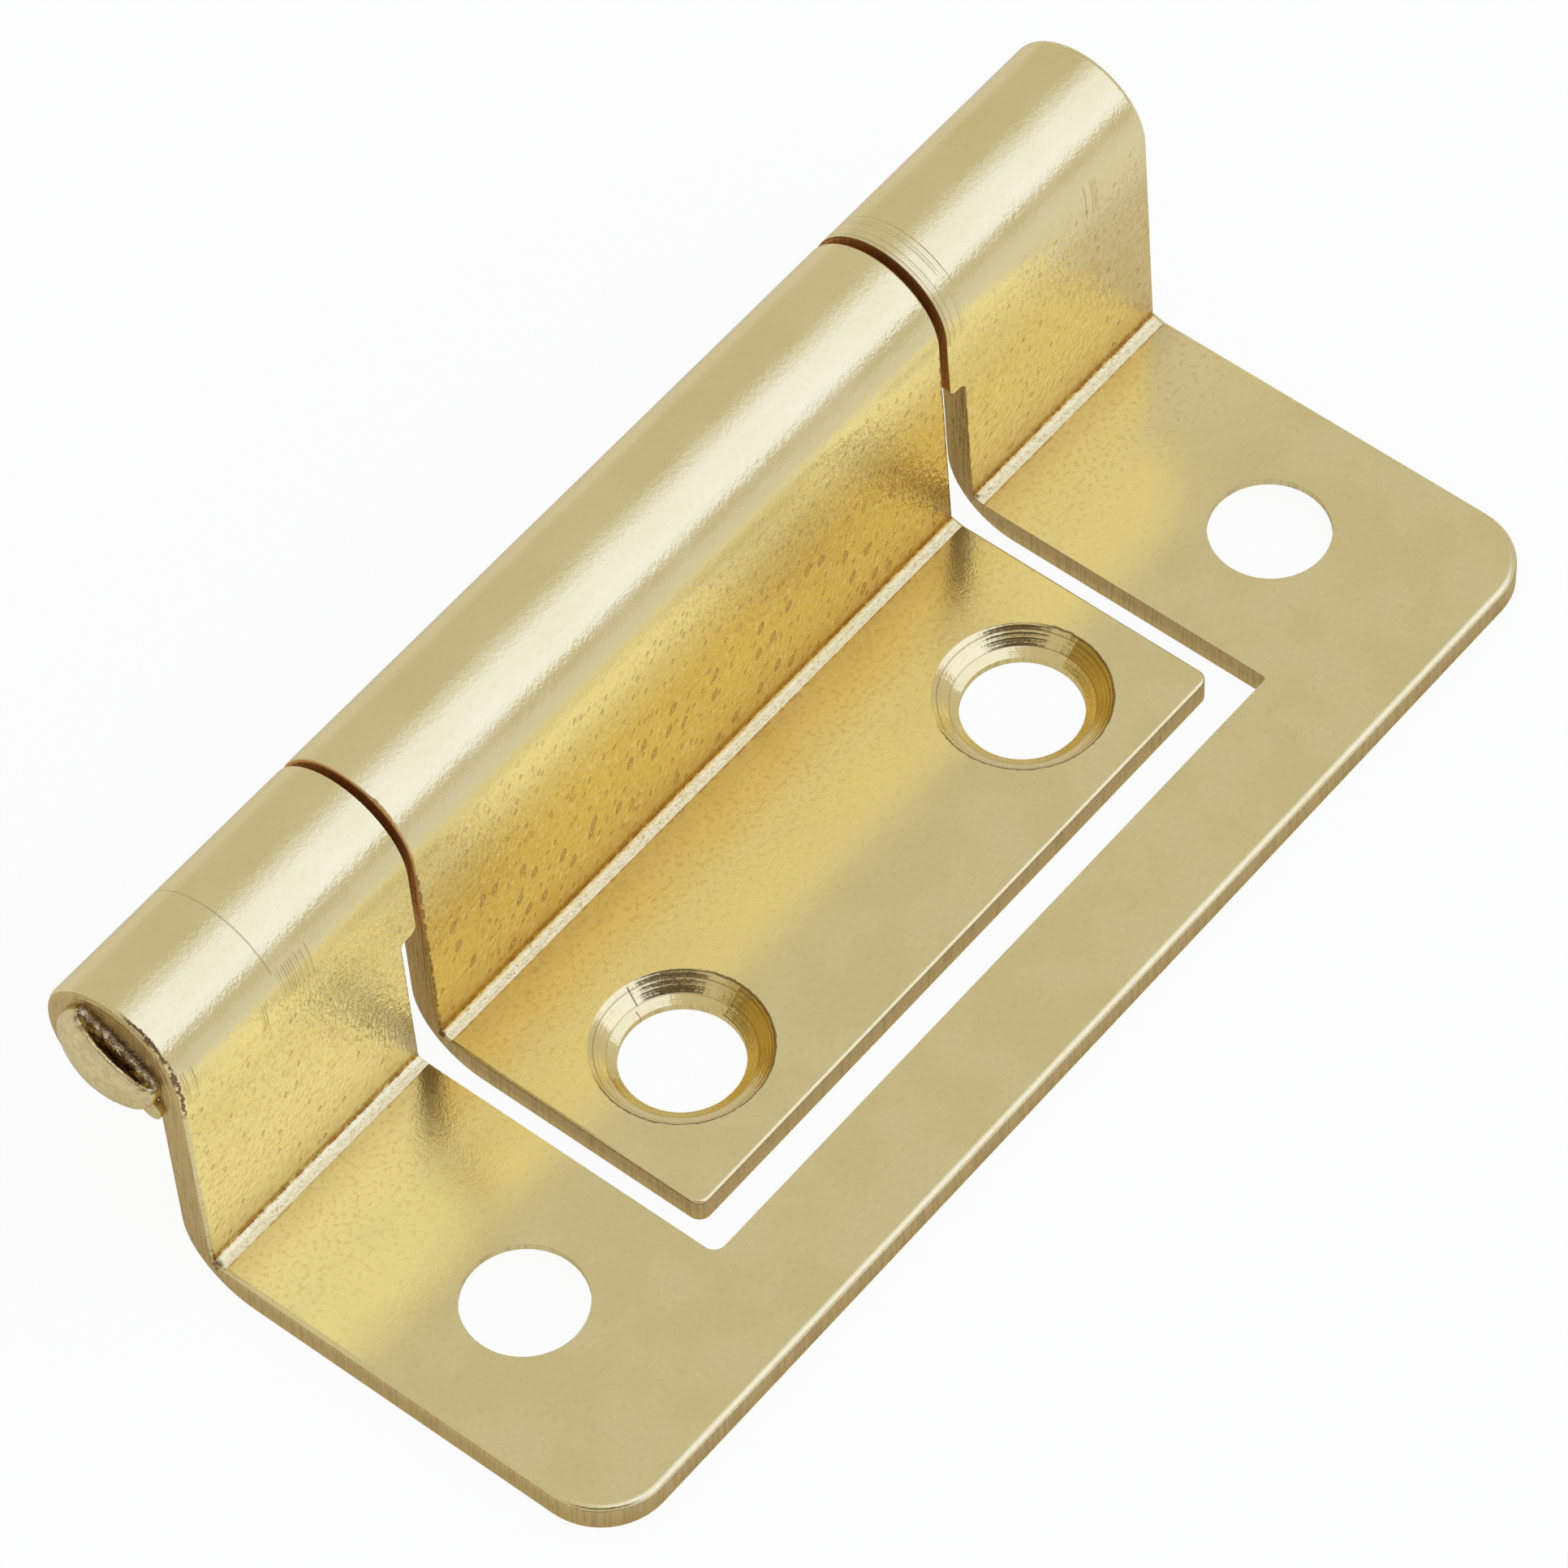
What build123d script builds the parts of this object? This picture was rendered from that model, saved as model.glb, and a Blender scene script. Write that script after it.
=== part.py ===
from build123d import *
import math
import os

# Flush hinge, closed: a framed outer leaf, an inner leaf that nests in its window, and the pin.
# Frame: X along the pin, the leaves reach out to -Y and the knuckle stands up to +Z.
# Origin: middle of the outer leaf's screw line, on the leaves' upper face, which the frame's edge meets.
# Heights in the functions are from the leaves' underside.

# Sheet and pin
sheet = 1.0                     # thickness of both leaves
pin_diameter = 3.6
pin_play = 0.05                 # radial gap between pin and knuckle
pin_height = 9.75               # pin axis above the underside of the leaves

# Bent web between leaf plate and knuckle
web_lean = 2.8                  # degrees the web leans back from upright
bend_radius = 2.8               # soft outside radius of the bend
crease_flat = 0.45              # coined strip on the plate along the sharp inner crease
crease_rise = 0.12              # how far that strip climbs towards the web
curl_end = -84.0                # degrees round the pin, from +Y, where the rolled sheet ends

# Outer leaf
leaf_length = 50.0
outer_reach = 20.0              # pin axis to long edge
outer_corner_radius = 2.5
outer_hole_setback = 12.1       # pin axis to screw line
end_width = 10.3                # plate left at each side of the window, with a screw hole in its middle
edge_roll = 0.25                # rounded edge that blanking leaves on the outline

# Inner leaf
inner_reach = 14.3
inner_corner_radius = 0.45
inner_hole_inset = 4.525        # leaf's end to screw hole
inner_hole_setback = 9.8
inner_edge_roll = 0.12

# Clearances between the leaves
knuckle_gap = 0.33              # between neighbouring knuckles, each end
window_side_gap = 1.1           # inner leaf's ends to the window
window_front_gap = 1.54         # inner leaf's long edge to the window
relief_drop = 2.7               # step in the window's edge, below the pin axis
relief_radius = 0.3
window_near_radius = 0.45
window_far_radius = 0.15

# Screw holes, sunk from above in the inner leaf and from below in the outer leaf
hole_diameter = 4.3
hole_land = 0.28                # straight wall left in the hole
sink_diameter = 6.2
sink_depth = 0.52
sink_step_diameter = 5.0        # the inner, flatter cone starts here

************

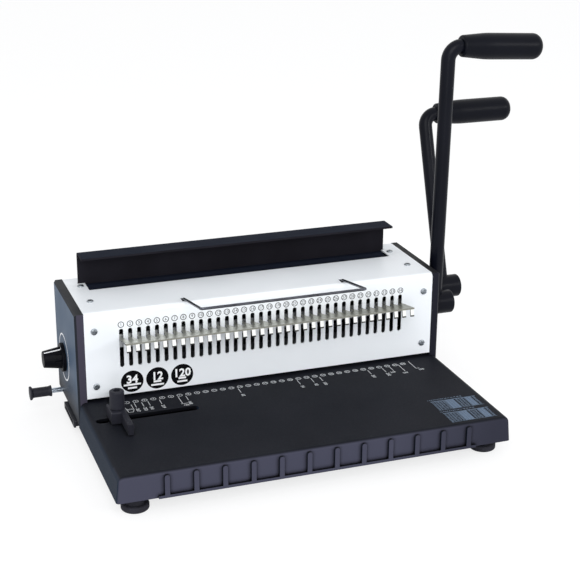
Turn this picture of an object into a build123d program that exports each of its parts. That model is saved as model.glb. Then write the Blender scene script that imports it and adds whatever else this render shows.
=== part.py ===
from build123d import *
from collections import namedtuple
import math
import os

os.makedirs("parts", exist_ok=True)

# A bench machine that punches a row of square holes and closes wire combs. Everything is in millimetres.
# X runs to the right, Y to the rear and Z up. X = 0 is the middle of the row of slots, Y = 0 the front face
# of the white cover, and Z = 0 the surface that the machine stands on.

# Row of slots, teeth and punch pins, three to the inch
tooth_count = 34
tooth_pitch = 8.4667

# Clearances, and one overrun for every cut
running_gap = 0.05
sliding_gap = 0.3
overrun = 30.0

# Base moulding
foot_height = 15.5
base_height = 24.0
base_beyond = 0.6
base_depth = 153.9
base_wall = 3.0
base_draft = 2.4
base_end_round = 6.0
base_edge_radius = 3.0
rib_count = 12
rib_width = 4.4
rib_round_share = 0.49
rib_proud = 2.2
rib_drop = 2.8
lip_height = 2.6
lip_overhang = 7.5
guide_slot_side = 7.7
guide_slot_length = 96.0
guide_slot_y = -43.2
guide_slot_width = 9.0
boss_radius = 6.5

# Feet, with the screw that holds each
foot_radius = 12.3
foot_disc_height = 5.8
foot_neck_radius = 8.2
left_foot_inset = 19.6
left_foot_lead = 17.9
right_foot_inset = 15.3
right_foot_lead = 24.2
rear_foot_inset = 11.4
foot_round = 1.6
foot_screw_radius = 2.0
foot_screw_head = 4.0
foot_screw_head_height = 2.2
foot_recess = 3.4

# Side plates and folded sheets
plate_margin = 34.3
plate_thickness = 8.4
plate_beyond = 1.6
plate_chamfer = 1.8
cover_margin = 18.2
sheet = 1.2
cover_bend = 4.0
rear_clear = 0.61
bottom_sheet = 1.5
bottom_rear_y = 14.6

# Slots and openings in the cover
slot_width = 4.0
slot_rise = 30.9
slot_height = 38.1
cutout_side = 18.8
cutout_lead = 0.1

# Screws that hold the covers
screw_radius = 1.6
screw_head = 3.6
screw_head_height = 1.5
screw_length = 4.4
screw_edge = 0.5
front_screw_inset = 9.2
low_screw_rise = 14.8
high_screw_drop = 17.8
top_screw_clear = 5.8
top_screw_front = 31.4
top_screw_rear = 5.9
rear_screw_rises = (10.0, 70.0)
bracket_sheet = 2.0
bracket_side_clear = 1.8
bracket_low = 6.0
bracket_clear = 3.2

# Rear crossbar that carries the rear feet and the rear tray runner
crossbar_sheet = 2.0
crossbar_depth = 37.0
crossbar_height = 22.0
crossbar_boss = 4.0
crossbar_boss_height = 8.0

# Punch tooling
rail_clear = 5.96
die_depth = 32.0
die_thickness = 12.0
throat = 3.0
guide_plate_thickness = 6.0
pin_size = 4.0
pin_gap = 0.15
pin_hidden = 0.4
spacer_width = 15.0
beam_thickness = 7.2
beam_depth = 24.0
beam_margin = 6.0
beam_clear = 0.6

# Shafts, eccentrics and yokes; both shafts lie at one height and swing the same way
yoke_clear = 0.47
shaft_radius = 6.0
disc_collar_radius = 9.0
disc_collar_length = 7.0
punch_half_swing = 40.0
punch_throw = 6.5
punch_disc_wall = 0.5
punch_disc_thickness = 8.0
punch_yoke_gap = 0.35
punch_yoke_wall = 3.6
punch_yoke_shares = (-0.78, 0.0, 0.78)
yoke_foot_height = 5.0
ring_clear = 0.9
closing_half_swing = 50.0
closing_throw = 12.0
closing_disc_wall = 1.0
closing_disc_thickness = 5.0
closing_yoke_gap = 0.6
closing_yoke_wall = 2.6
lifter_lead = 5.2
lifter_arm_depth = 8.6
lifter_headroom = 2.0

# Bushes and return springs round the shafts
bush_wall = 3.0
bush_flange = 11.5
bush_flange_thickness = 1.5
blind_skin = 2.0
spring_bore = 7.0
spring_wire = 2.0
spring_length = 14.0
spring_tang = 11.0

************

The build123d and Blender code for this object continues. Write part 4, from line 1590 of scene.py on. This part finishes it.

************

Instructions for the task
Copy out every line holding the string "scene".

In response
What build123d script builds the parts of this object? This picture was rendered from that model, saved as model.glb, and a Blender scene script. Write that script after it.
Turn this picture of an object into a build123d program that exports each of its parts. That model is saved as model.glb. Then write the Blender scene script that imports it and adds whatever else this render shows.
The build123d and Blender code for this object continues. Write part 4, from line 1590 of scene.py on. This part finishes it.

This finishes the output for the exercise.